Pfohl had a distinguished, 46-year career as one of the Buffalo area's foremost architects and engineers. He was senior partner of the firm Pfohl, Roberts and Biggie, with offices at 185 Niagara St. in Buffalo. "His big thing was schools," his daughter said. He and his associates designed or renovated about 80 schools in Western New York, including the designs for Kaegebein Elementary, Huth Road Elementary, St. Stephen School, Connor Middle School and Grand Island High School.

"At this time, after the war, all the children were being born, so they did a lot of schools," Bauman said. Among other projects, the award-winning design firm was involved in the Memorial Auditorium roof-raising job; the federal building that went up at Delaware and West Huron; and the physical facilities administration building at the University at Buffalo Amherst campus. Bauman worked at her dad's office during her high school years. The staff "was like a family, so you got to know people."

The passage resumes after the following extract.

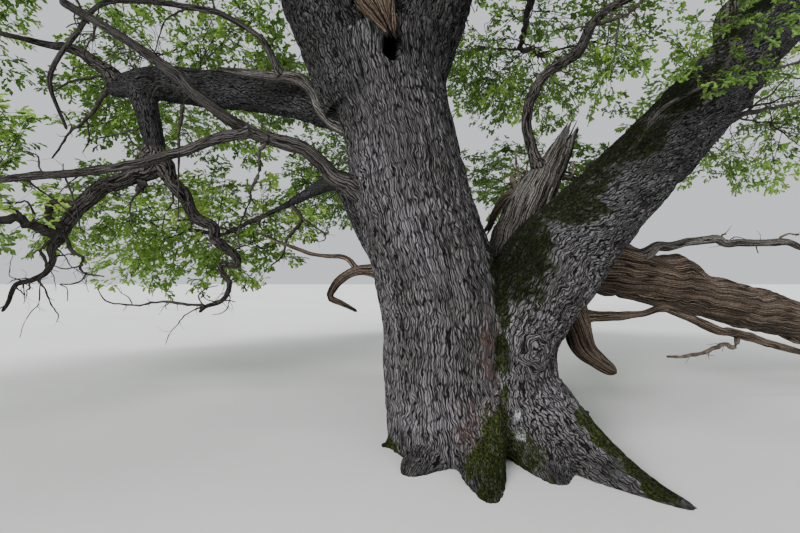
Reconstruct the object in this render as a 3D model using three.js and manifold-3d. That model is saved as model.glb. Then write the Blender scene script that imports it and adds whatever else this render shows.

Pfohl also designed the altar for the rebuilt St. Michael's R.C. Church on Washington Street in Buffalo. The church, built around 1852, had been heavily damaged in a fire in 1962. Some of the glass pieces from the wreckage were salvaged by one of Bauman's relatives, and a window decoration made from those pieces now adorns her home, just two doors from the original Pfohl family residence. "It has a lot of significance," she said.

The Buffalo Launch Club provided her father a means to relax from an intense work week. "A lot of his friends were there," Bauman said. "I think it was just a nice place for him to escape work and to just enjoy a good meal. He would take us there frequently for dinners. My brothers and I loved that," Bauman said.

"They would have events, parties, and my mom, I know, really enjoyed that. It gave her an outlet. There weren't a whole lot of outlets for women on the Island. That was a major part of their social life, besides business and church acquaintances," she recalled. "And we used to go up to the races there all the time - that was so much fun."

The family's house on East River Road, dating from 1888, was a summer home, until they moved there year-round in 1948. Pfohl got a chance to use his architectural and engineering skills in transforming his own house for his family's comfort. As a seasonal home, it didn't have heat. "I remember us getting water from the river," Bauman said. "And the first summer we were there, we had kerosene light and an outhouse. And then during the winter, he put in the basement and the heat and the plumbing and all of those things." Her two brothers and a friend developed the beach around 1955. "All summer long they worked on that break wall."

She moved out in 1962 when she married Norman Bauman. They have six grown children.

When her parents died, her older brother, Ed, bought the family home, and when he died, the house was sold to new owners. "They've done a beautiful job of restoring it and keeping it in period."

Roswell Pfohl died at age 77. "For me, my dad was just an inspiration - just a model of goodness, I guess, and faithfulness and integrity," Bauman said. "After his funeral, some people would come up and tell me how he impressed them in those areas, and you just take it for granted, 'cause I didn't know any different."